Nastia – like many of the people I’ve met here – came from Sydney to find a new path in the Blue Mountains. These modern-day explorers may not come with horses and servants, like those of 1813, but they’ll still leave their mark on the shape of the mountains.
WHAT TO DO:
- One of the best activities in the Blue Mountains is hiking. You can take your dog on the South Lawson Waterfall Circuit, try a harder trail at the Grand Canyon, find spectacular cliffs at Wentworth Falls, or get the iconic vistas on the Prince Henry Cliff walk between Leura and Katoomba.
- There are a number of interesting museums in the Blue Mountains, including the Bygone Beautys Teapot Museum, the Leuralla Toy & Railway Museum, the Woodford Academy, and the Norman Lindsay Museum.

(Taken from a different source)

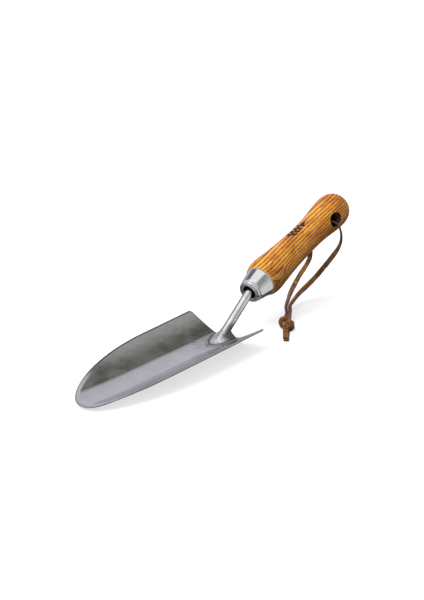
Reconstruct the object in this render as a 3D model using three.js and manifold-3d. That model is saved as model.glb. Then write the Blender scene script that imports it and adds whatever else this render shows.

- You’ll find excellent art galleries in Katoomba with the Lost Bear Gallery and Gallery One88 in Katoomba, for instance. There’s also the City Gallery in the Blue Mountains Cultural Centre, and there’s the Street Art Walk at Beverly Place.
WHERE TO EAT:
- There are lots of excellent in restaurants in the Blue Mountains, but you can try Vincent Diner in Glenbrook, Lily’s Pad Cafe or Madame Wangs in Leura, or Station Bar or Pins on Lurline in Katoomba.
- For some of the vegan restaurants that are now popular in the Blue Mountains, head to 1Two1 in Springwood, Little Niche Nosh in Leura, or Plantbased Wholefoods in Katoomba.
WHERE TO DRINK:
The Kickaboom cafe in Glenbrook.
- For great specialty coffee, try Kickaboom in Glenbrook, Black Cockatoo Bakery in Lawson, Leura Garage in Leura, and Frankly My Dear Coffee in Katoomba
- Katoomba has quite a few cool bars these days, so you can head to The Bootlegger or Aunty Ed’s. Or grab a beer from the Mountain Culture brewery.